By Anonymous User
Review Details
Reviewer has chosen to be Anonymous
Overall Impression: Good
Content:
Technical Quality of the paper: Good
Originality of the paper: Yes
Adequacy of the bibliography: Yes
Presentation:
Adequacy of the abstract: Yes
Introduction: background and motivation: Good
Organization of the paper: Needs improvement
Level of English: Satisfactory
Overall presentation: Good
Detailed Comments:
The paper explores the enhancement of machine learning (ML) predictions in data-scarce environments through semantic-based data augmentation leveraging knowledge graphs (KGs). It enriches tabular datasets with various KG-derived embeddings and evaluates their impact on the predictive performance of ML models (e.g., KNN, SVM, XGBoost, Neural Networks) across different embedding techniques and augmentation strategies. The methodology is applied to binary classification tasks for heart disease and chronic kidney disease using public datasets. The findings demonstrate notable improvements, particularly when distance-based KG features are incorporated, with XGBoost and Neural Networks showing the most significant gains.
The paper fits well within the scope of the Neuro AI journal. It is well-written and clear. Therefore, I recommend accepting the paper with minor revisions. Below are some suggested improvements.
Presentation:
- Include a summary of the main changes in this extended version compared to the NeSy 2024 paper.
- Add a summary table in the related works section to visualize the relationship between the current work and NeSy-related studies.
- Position tables summarizing the results in the relevant sections of the main text.

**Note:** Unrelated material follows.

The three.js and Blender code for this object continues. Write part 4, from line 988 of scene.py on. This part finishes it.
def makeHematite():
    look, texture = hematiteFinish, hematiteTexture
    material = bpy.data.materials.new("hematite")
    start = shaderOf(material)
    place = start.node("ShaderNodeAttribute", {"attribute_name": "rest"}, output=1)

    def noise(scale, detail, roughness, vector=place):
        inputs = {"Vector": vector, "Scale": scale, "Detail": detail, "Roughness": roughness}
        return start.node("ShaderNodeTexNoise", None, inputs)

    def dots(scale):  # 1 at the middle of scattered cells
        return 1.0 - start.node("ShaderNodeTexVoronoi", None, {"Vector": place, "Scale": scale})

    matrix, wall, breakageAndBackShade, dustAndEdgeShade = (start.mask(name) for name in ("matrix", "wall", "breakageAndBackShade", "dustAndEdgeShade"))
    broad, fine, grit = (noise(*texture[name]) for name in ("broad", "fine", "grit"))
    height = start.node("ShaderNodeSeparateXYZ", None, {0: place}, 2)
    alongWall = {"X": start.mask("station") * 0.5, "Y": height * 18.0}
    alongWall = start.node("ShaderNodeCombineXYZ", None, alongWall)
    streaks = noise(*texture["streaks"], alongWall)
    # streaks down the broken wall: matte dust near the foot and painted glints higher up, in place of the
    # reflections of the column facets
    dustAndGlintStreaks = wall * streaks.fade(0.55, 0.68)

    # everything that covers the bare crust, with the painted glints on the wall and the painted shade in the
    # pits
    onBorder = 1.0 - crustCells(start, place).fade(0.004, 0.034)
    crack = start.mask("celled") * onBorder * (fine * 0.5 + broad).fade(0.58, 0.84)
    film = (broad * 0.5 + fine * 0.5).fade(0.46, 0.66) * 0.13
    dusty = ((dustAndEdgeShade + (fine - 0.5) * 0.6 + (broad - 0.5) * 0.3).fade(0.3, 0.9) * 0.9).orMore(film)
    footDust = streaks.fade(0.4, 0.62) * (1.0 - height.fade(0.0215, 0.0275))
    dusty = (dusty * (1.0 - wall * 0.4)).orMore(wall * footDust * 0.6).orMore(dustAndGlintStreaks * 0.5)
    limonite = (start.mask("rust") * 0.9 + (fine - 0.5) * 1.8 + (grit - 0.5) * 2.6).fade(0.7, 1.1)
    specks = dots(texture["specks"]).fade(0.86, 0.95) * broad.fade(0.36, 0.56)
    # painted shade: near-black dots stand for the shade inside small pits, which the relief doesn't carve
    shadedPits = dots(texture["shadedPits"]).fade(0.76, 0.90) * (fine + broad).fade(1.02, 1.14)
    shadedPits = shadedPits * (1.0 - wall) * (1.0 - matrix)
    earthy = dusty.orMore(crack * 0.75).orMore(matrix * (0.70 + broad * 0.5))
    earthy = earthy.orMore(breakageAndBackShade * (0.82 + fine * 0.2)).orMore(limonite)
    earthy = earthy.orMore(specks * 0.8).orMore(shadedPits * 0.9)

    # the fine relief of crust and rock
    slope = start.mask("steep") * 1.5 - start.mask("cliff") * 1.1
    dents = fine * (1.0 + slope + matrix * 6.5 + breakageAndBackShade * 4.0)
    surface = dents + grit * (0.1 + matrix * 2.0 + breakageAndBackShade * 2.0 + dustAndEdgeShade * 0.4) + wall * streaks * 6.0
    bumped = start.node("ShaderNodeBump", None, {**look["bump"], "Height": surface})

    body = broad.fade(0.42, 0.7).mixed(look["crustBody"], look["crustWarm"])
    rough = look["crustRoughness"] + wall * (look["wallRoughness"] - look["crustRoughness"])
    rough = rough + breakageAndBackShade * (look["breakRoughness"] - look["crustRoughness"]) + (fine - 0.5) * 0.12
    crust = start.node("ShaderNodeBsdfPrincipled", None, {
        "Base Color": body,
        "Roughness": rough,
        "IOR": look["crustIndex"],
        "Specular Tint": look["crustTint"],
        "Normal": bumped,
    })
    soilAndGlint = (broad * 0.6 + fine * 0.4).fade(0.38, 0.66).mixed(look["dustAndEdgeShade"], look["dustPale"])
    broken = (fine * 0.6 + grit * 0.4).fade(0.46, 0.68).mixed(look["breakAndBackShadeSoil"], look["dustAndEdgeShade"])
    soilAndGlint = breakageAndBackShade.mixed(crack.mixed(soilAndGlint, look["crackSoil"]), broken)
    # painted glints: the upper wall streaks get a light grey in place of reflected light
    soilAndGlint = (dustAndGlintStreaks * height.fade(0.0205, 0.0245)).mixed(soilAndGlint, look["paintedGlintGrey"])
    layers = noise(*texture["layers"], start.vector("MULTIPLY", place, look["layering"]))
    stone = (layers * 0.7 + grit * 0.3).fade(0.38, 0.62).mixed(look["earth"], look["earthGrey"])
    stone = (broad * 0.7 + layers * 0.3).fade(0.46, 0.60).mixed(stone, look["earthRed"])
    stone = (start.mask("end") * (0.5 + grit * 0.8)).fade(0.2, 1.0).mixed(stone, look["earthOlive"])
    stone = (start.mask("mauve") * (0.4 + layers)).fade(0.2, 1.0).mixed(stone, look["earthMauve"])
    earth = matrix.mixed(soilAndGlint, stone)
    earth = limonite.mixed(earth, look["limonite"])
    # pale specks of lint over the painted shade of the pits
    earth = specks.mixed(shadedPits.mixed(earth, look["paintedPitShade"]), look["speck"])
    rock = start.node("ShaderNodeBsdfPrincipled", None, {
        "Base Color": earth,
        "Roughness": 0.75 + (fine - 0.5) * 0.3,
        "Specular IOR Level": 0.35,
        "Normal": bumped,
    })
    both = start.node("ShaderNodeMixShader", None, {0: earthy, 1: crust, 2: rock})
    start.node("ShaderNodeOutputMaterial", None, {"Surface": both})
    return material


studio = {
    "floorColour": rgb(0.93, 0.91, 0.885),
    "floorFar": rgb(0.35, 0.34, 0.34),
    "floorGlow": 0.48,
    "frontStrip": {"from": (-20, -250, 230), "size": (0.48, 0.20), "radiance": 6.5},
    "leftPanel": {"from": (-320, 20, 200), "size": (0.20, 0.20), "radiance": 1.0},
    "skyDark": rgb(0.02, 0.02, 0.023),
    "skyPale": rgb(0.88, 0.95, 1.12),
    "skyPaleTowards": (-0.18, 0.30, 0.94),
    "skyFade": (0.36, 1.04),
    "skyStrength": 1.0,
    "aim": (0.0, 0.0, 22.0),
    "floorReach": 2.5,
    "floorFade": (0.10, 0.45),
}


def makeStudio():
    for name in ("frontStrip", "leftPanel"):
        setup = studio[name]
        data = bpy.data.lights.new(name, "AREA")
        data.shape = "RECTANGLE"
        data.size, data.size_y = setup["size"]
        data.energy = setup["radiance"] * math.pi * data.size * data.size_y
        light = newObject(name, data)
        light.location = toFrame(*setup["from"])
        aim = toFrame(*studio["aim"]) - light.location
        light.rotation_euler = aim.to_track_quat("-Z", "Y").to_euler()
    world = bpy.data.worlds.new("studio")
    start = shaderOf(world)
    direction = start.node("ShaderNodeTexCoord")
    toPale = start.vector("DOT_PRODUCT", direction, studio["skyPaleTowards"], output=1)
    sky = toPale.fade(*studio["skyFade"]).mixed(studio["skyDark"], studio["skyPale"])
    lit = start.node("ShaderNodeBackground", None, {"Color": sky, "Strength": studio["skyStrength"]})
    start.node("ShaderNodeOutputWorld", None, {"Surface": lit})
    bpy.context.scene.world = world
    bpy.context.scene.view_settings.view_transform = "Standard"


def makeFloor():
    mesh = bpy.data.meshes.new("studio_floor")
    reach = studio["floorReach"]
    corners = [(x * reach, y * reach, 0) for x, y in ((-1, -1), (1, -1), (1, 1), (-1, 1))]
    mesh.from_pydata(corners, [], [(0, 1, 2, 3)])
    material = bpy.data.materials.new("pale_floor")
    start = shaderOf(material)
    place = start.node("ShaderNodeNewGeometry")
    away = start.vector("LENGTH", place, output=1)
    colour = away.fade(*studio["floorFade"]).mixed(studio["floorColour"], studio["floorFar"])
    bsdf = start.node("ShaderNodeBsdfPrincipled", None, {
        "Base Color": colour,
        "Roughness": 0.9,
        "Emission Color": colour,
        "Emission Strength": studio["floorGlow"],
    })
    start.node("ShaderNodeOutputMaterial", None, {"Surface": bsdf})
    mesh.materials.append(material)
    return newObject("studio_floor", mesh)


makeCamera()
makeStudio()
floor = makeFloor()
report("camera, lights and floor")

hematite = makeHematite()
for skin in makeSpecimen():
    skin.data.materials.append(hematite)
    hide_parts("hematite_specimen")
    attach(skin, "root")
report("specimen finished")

- Move all algorithms to an appendix for better readability.
- Utilize Figure 14 in the main text to reference all approaches instead of having separate figures.
Experiments and Results:
- Section 6.2: While the paper reports an averaged performance across three embedding dimensions to ensure robustness, it is common practice to also average the results of multiple runs for each experiment and report the standard deviation.
- Table 2: Provide details on how the hyperparameters for each embedding method were selected.
- Section 7: Clarify how the impact of KGs was computed. Since the ontologies are used to build the KGs and subsequently implement the described approaches, specify whether the reported value represents an average across all these approaches.
Minor comments:
p10, line 44: approachess -> approaches
p10, line 51: c_j for each target class is computed. How is the centroid computed?
p11, line 19: and no classes -> and noDisease classes.
p11 in Alg3, $\vec{v_i}$ is not defined
p12, line 43: In this approach, referred to as EmbedClusterAugTab -> In this approach, referred to as ClusterAugTab
p12, line 45: Algorithm 6 -> Algorithm 5
p17, line 33: we only used on the third approach -> we only used the third approach
p17, line 39: Detailed descriptions -> I would rather say 'An overview of these models is provided in Section 2.'
p19, line 34: in the other hand -> on the other hand